Joynt died in July 1940, nine years before her former colleague Knott would become one of the first elected women members of the RIA. Knott described her former colleague in glowing terms – ‘She was a singularly industrious worker, rigidly methodical and conscientious, unfailingly clearheaded…’ but noting also her ‘gift for friendship, her solicitude and kindness’.[10] The Kilkenny People concurred, stating that ‘…those who were privileged to know personally a lady of such rich and gentle mind will not soon forget her’.[11]. Maud Joynt is buried in Mount Jerome Cemetery, South Dublin, alongside her sister Mabel Sarah and two brothers.

The work of Joynt, Knott, Bergin and others on the Dictionary of the Irish Language has been digitised and is freely available at www.dil.ie.

Further reading:

  • Knott, Eleanor, ‘Maud Joynt’, Éigse 2 (1940), 226-229.
  • Ní Thuama, Íde, ‘Joynt, Maud Anna Evans’ in Dictionary of Irish Biography (www.dib.cambridge.org)
  • Breathnach, Diarmuid and Máire Ní Mhurchú, ‘Joynt, Maud’ in An Bunachar Náisiúnta Beathaisnéisí Gaeilge (www.ainm.ie)

Karen de Lacey
Nowlan Archivist


[1] Conan Kennedy, The Diaries of Mary Hayden, (Killala, 2006), p.2306.

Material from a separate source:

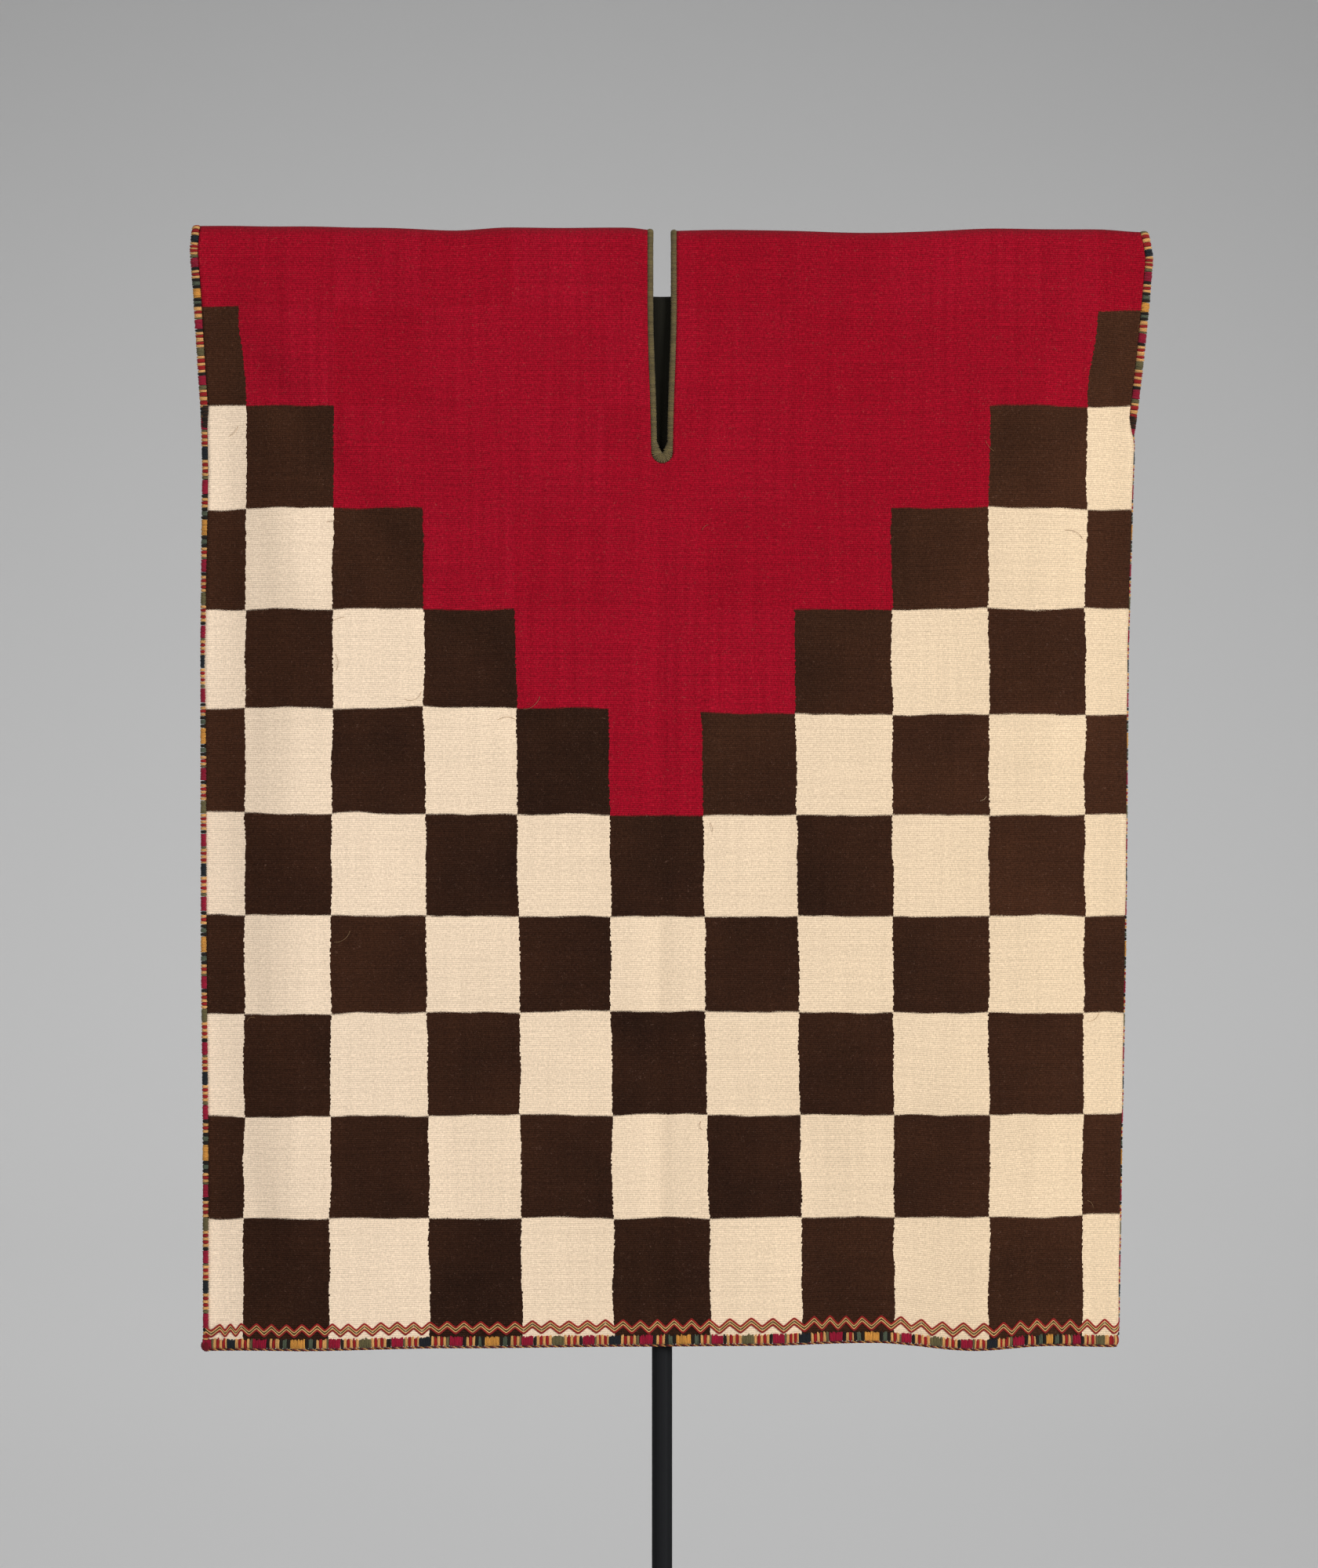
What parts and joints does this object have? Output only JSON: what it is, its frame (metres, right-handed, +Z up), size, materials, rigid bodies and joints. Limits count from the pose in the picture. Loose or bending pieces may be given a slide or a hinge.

[2] RIA Eleanor Knott Collection 12 O 21/43.

[3] Dirk van Hulle and Mark Nixon, Samuel Beckett’s Library, (Cambridge, 2013), p.115.

[4] The Electronic Dictionary of the Irish Language eDIL (www.dil.ie)

[5] G.M., ‘Reviewed Work: Contributions to a Dictionary of the Irish Language by Maud Joynt’, Studies 28 (1939), pp.332–335.

[6] The Irish Times, 24 November 1929.

[7] Maud Joynt, ‘The Future of the Irish Language’, The New Ireland Review XIII (1900), pp.193-199.

[8] The Irish Times, 24 November 1906.

[9] Íde Ní Thuama, ‘Maud Anna Evans Joynt’, in Dictionary of Irish Biography (www.dib.cambridge.org)

[10] Eleanor Knott, ‘Maud Joynt’, Éigse 2 (1940), p.226.

[11] The Kilkenny People, 14 December 1940.